His daughters inherited this zeal, waging decades-long battles against governmental waste and, at times, against their brothers over inheritance. In the Kennedy Estate Controversy, for example, the sisters successfully leveraged the legal doctrine of estoppel by acquiescence—insisting that adherence to legal and financial fact (tax filings) superseded any subjective, informal family understanding.
Julian Kennedy and his descendants represented a now-vanished American type: energetic, ethical, and confident Mainline Protestants who believed that competence, moral order, and civic virtue could build a just society.
Religious Evolution and Public Morality
Though Presbyterian in youth, Julian later joined the First Unitarian Church, where he and his wife supported what was then called “Liberal Religion.” The term meant non-dogmatic, not permissive: a faith grounded in reason and duty. Their morality was non-denominational but traditional, shaped by a belief in service and integrity.
The Kennedys supported women’s suffrage both from fairness and from conviction that women’s votes would oppose social evils—war, drunkenness, prostitution—that undermined family life. Reformers like Lucy Kennedy saw firsthand how legislators resisted raising the age of consent. Outraged by such moral blindness, Lucy denounced the Pittsburgh mayoral candidate Babcock for defending prostitution, and confronted the Episcopal bishop who refused to withdraw his endorsement of him. Both in England and America, the nineteenth century saw the gradual criminalization of “characteristically male vices,” and the Kennedys were part of this movement, insisting that public life should reflect private virtue.

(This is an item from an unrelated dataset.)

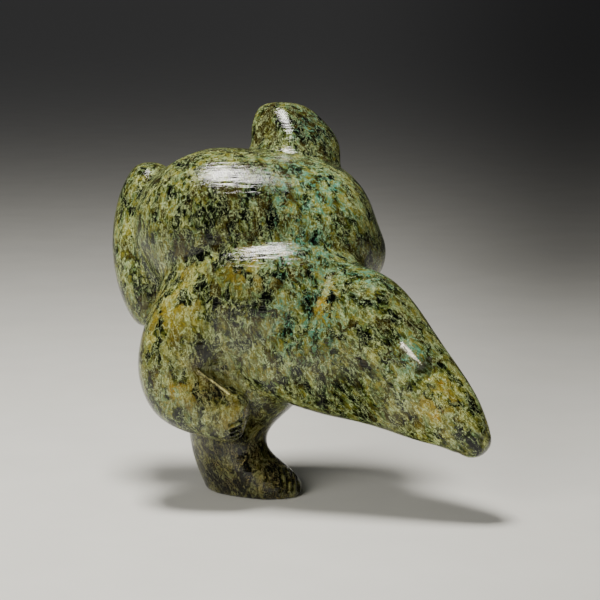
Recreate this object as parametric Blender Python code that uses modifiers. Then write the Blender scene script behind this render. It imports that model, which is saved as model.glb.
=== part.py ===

Engineering Genius Applied to Civic Life
Julian Kennedy’s engineering genius lay in his ability to visualize the entire system of iron and steel production—how each machine interacted with the next—and to design for maximum yield with minimum waste. His daughters Lucy and Eliza applied this same principle to civic life: a government or business should produce the greatest good with the least cost. To that end, they studied the mechanics of politics from the ballot box through the labyrinth of municipal bureaucracy.
For the Kennedys, efficiency was never merely mechanical; it was moral. Competence, they believed, was the foundation of justice. They organized women to attend rape trials, ensuring that victims would see sympathetic faces in the courtroom. Their activism arose from conviction that competence and compassion were inseparable.
Civic Reform in Pittsburgh
The Kennedy sisters were particularly alarmed by the consequences of governmental incompetence. During the early 1950s, after a series of brutal murders of women and girls, police officers (often political appointees without training) responded hours late to calls. In one case they overlooked the victim’s body on a nearby lawn.
Lucy and Eliza Kennedy led campaigns for reform—calling for professionalized police forces, merit-based hiring, and modern investigative infrastructure. Their efforts helped lay the groundwork for later reforms in Pittsburgh’s civic administration.
Kinship and Legacy
The Kennedy and Lawrence families were joined by the marriage of Kennedy Smith (1922–1996) to Mary Elizabeth Rutter (1920–2003), a descendant of William Lawrence (1622–1680). Through this union, the industrious moralism of the Kennedys blended with the cosmopolitan energy of the Lawrences, linking two of the most distinctive traditions in American family history.